Needle as represented by GIA report
Welcome to the next installment of our diamond inclusions series! We’ve covered all manner of inclusions thus far, from cavities to feathers and everything in between. Today, you’ve come to learn all you ‘needles’ to know about needles!
Before we move on, though, please make sure that you have looked at our wonderfully insightful introductory blog post on all things inclusions here, then get back to immediately.
What are Needles?
Needles are part of the same family as other crystal inclusions, such as pinpoints and clouds. They are all in the same crew. While pinpoints are tiny ‘dots’ of crystals and clouds are ‘clusters’ of crystals, needles are elongated crystal inclusions. They can look like tiny streaks of light inside the diamond, or mini whitish ‘rods’ inside the stone, like this:
Needles are very common inclusions, so don’t be surprised if you come across them on a diamond grading report.

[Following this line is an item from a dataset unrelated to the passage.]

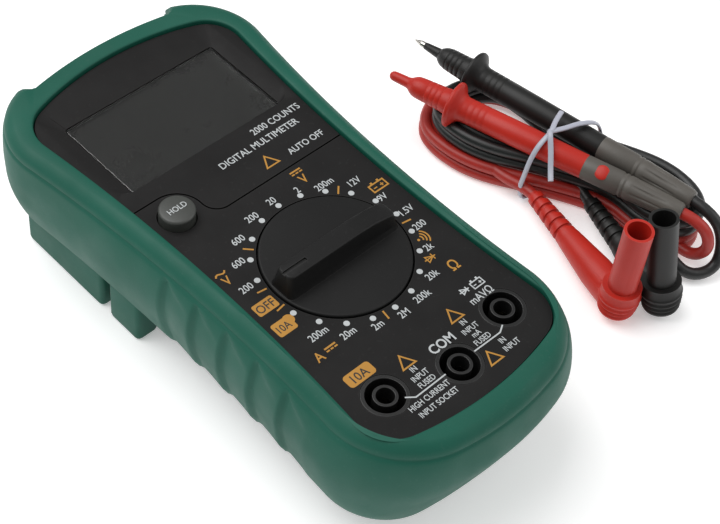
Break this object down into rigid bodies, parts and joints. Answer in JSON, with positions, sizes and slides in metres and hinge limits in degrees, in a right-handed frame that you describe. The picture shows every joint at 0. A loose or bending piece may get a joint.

The good news is that a few tiny scattered needles are usually fairly innocent. Generally speaking, they only become an optical/clarity problem when they decide to band together in a cluster… this is when you risk a cloudy/hazy situation on your hands (similar to what happens with clouds). This is rarer with needles.
We suggest that if you see a few needles plotted on the diamond grading report, you should request a 10x magnified photo or video. If you find it impossible to spot them in the magnified photos, you probably won’t notice them when the diamond is set in a ring and displayed on that finger.